Kennedy pointed to the ATF’s previous acceptance of pistol brace technology — the agency had until January said that such attachments do not turn pistols into short-barreled rifles — and framed the recent about-face as an attempt by the Biden administration to do away with gun ownership.

“They want to start a gun registry for law-abiding Americans,” the lawmaker said. “The ATF rule is just a backdoor way to subject pistols to more smothering regulations.”
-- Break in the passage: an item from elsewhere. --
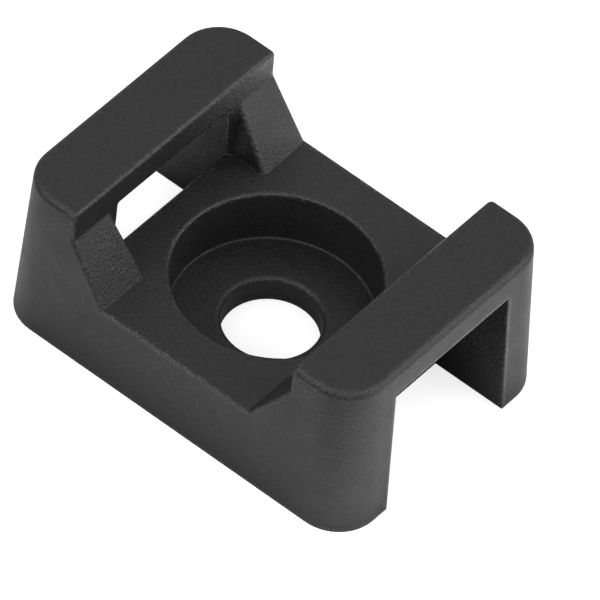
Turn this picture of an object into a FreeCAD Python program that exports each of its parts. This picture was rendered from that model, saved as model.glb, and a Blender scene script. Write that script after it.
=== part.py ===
"""Saddle cable tie mount, moulded in one piece.

Two drafted bridges stand at the ends of a screw-down base. A tie passes under
each bridge through a slot that is open to the end and to the surface below,
and gussets carry the bridges down to the deck between them.
Units are millimetres. The origin is the centre of the flat underside, X runs
along the length, Y across the width and Z up.
"""
import FreeCAD, Part
import math
import os

# Overall size, measured on the flat underside.
length = 23.0
width = 16.0
height = 10.0
corner_radius = 2.4

# Draft of the outer walls, in degrees.
end_draft = 2.4
side_draft = 1.4

# Deck between the bridges, and the bridges over the tie slots.
deck_height = 4.8
bridge_depth = 4.45
bridge_thickness = 1.72

# Gussets: their slope in degrees, the reach of their foot, the gap between
# them at the deck and the draft of that gap.
gusset_angle = 55.5
gusset_reach = 2.3
gusset_gap = 9.2
gusset_draft = 6.0

# Slots for the tie, widest at the underside.
slot_depth = 4.35
slot_width = 8.7
slot_draft = 1.0

# Recess for the screw's head, and the screw's clearance hole.
recess_radius = 5.38
recess_floor = 1.5
hole_radius = 2.57

# Blend radii.
gusset_blend = 0.25
kink_blend = 0.35
side_blend = 0.25
deck_side_blend = 0.1
crown_blend = 0.45
slot_roof_blend = 0.15
slot_end_blend = 0.07
deck_end_blend = 0.13
recess_rim_blend = 0.2
recess_floor_blend = 0.12
hole_rim_blend = 0.3

# Cutting shapes run this far past the body, and an edge is found by where its
# middle lies, to this tolerance.
overrun = 2.0
tolerance = 0.01


def vector(x, y, z):
    return FreeCAD.Vector(x, y, z)


def lean(angle, rise):
    """How far a drafted wall moves sideways over a rise."""
    return rise * math.tan(math.radians(angle))


# Places that follow from the sizes above.
bridge_inner = length / 2 - bridge_depth
bridge_under = height - bridge_thickness
slot_inner = length / 2 - slot_depth
foot = bridge_inner - gusset_reach
kink_height = deck_height + gusset_reach * math.tan(math.radians(gusset_angle))


def near(a, b):
    return abs(a - b) < tolerance


def on_side_wall(point):
    return near(abs(point.y), width / 2 - lean(side_draft, point.z))


def on_end_wall(point):
    return near(abs(point.x), length / 2 - lean(end_draft, point.z))


def gap_half(z):
    """Half the gap between the gussets at a level."""
    return gusset_gap / 2 + lean(gusset_draft, z - deck_height)


def slot_half(z):
    """Half the width of a tie slot at a level."""
    return slot_width / 2 + lean(slot_draft, bridge_under - z)


def prism(outline, travel):
    """Solid swept straight from a closed outline of points."""
    return Part.Face(Part.makePolygon(outline + outline[:1])).extrude(travel)


def blend(shape, radius, test):
    """Round the edges whose middle point passes a test."""
    edges = []
    for edge in shape.Edges:
        if test(edge.valueAt((edge.FirstParameter + edge.LastParameter) / 2)):
            edges.append(edge)
    return shape.makeFillet(radius, edges)


def outer_block():
    """The body before anything is cut: four leaning walls and round corners."""
    low_x, low_y = length / 2, width / 2
    high_x = low_x - lean(end_draft, height)
    high_y = low_y - lean(side_draft, height)
    side_view = [vector(-low_x, -width, 0), vector(low_x, -width, 0),
                 vector(high_x, -width, height), vector(-high_x, -width, height)]
    end_view = [vector(-length, -low_y, 0), vector(-length, low_y, 0),
                vector(-length, high_y, height), vector(-length, -high_y, height)]
    along = prism(side_view, vector(0, 2 * width, 0))
    across = prism(end_view, vector(2 * length, 0, 0))
    block = along.common(across)
    return blend(block, corner_radius, lambda p: on_side_wall(p) and on_end_wall(p))


def saddle_cut():
    """Space above the deck, seen from the side, with the slopes of the gussets."""
    top = height + overrun
    right = [vector(foot, -width, deck_height), vector(bridge_inner, -width, kink_height),
             vector(bridge_inner, -width, top)]
    left = [vector(-point.x, point.y, point.z) for point in reversed(right)]
    return prism(left + right, vector(0, 2 * width, 0))


def drafted_bar(start, end, low, high, half_at):
    """Straight bar along X whose half width at each level is given."""
    outline = [vector(start, -half_at(low), low), vector(start, half_at(low), low),
               vector(start, half_at(high), high), vector(start, -half_at(high), high)]
    return prism(outline, vector(end - start, 0, 0))


def gusset_pocket():
    """Space between the gussets, wider towards the top."""
    return drafted_bar(-bridge_inner, bridge_inner, deck_height, height + overrun, gap_half)


def tie_slot(side):
    """One tie slot: a channel out to the end, and its mouth above the deck."""
    outside = side * (length / 2 + overrun)
    channel = drafted_bar(side * slot_inner, outside, -overrun, bridge_under, slot_half)
    mouth = drafted_bar(side * foot, outside, deck_height, bridge_under, slot_half)
    slot = channel.fuse(mouth).removeSplitter()

    def on_roof_edge(point):
        return near(point.z, bridge_under) and near(abs(point.y), slot_half(point.z))
    return blend(slot, slot_roof_blend, on_roof_edge)


def screw_recess():
    """Round recess in the deck for the screw's head."""
    depth = deck_height + overrun - recess_floor
    return Part.makeCylinder(recess_radius, depth, vector(0, 0, recess_floor))


def screw_hole():
    """Clearance hole through the floor of the recess."""
    depth = recess_floor + 2 * overrun
    return Part.makeCylinder(hole_radius, depth, vector(0, 0, -overrun))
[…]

Kennedy also decried the rulemaking as unconstitutional, pointing to a conservative legal theory known as major questions doctrine outlined in the Supreme Court’s 2022 decision in the case West Virginia v. EPA. Major questions doctrine holds that Congress must approve the actions of federal agencies if they have economic or political significance, which the Louisiana Republican said should render the ATF’s changes moot.

"I’m severely disappointed that the Senate failed to pass my resolution to overturn the ATF’s unconstitutional pistol brace rule," said Representative Clyde, the initial sponsor of the pistol brace legislation, in a statement Thursday.

While the lawmaker blasted the vote, which he called a "shameful betrayal" of Second Amendment rights, he expressed confidence that the measure's success in the House would help the gun lobby challenge the ATF rule in the courts.

"I remain confident that the House sent a strong message to the judicial system by passing my critical legislation with bipartisan support," Clyde said.

The pistol brace rule, scheduled to go into effect this month, has been on hold since May at the behest of the Fifth Circuit U.S. Court of Appeals. The appellate panel is weighing a legal challenge to the ATF's regulations from a coalition of pro-gun lobbying groups.

The National Rifle Association, the preeminent U.S. gun lobbying group, was also not immediately available for comment. On Twitter, however, the organization blasted lawmakers for the decision, singling out Democratic Senators Joe Manchin and Jon Tester, who it said “once again sided with Biden, voting in favor of gun control and against the interests of law-abiding American gun owners.”